Deux dispositifs sont envisageables pour répondre à cette problématique. La première option repose sur une logique de supervision extraterritoriale, comme aux États-Unis : il pourrait être envisagé de confier la supervision des chambres de compensation du Royaume-Uni aux autorités de supervision européennes. La seconde option serait celle de la localisation, qui consiste, comme cela avait été envisagé par la Banque centrale européenne en 2011, à localiser les chambres de compensation procédant au règlement de transactions en euros dans la zone euro. Cette dernière option nous paraît être celle qui répond le mieux à la double exigence de supervision et de gestion de crise, par exemple en cas de problème de liquidités.
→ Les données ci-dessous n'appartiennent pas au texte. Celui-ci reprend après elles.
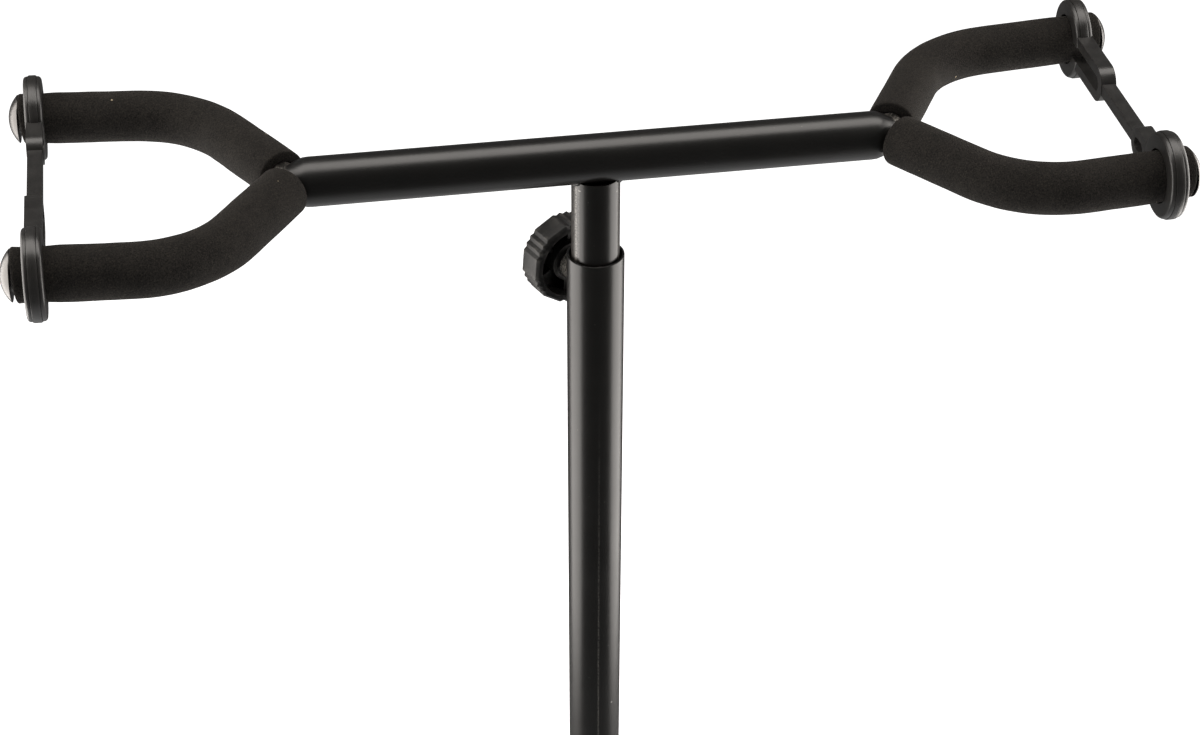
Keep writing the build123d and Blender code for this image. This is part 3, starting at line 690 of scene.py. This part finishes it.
def nylon_material():
    """Glass-filled nylon: satin black with fine spark-eroded grain and slightly lighter edges, partly rubbed
    and partly a painted highlight.
    """
    material, tree, shader, place = new_material("knob_nylon")
    cloud = noise(tree, place, 200, 3)
    grain = noise(tree, place, 2200, 2)
    base = tint(tree, cloud, (0.006, 0.006, 0.0058), (0.011, 0.0108, 0.0105))
    # The ridges and edges are painted lighter: partly rubbed nylon, partly a painted highlight.
    corners = node(tree, "ShaderNodeNewGeometry").outputs["Pointiness"]
    worn_edge_and_highlight = product(tree, ramp(tree, corners, 0.515, 0.58), ramp(tree, cloud, 0.45, 0.6))
    base = tint(tree, worn_edge_and_highlight, base, (0.09, 0.085, 0.078))
    base = tint(tree, specks(tree, place, 350, 0.05, 0.15), base, (0.2, 0.19, 0.17))
    tree.links.new(base, shader.inputs["Base Color"])
    tree.links.new(ramp(tree, grain, 0.3, 0.7, 0.38, 0.48), shader.inputs["Roughness"])
    tree.links.new(bumped(tree, grain, 0.00003, 0.4), shader.inputs["Normal"])
    shader.inputs["Specular IOR Level"].default_value = 0.25
    return material


knob_nylon = nylon_material()


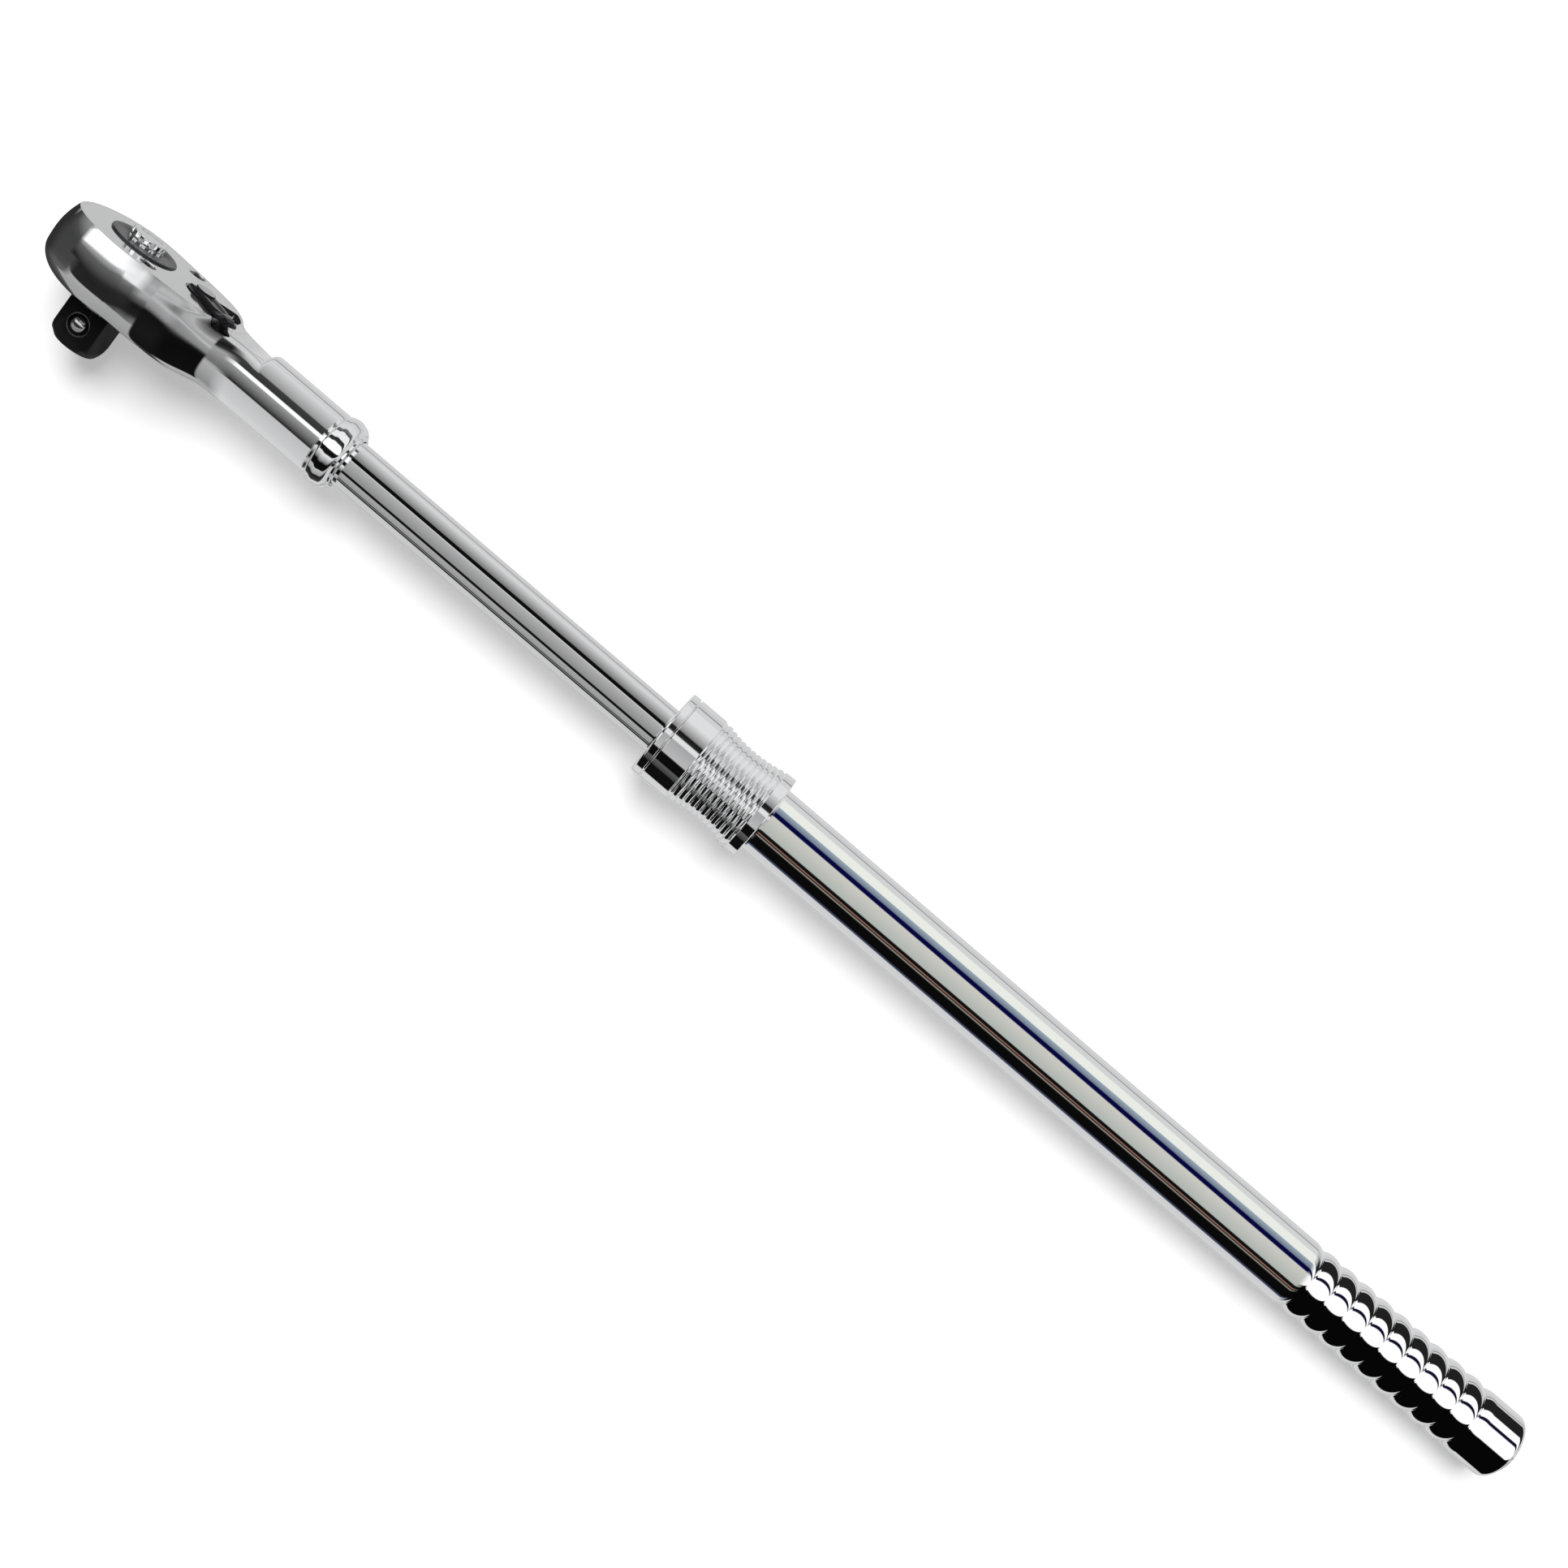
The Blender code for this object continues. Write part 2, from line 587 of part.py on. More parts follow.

La solution extraterritoriale se heurte en effet à la priorité nationale souvent donnée en situation de crise.
Concernant Euronext, les pouvoirs publics français ont d'ores et déjà signalé leurs préoccupations à la Commission européenne relatives, d'une part, aux enjeux de concurrence et de stabilité financière que cette opération engendrerait et, d'autre part, de souveraineté européenne, dans le contexte du Brexit. Si cette question est prioritairement regardée sous le prisme de la concurrence, il nous semble que les deux autres enjeux doivent également être pris en compte.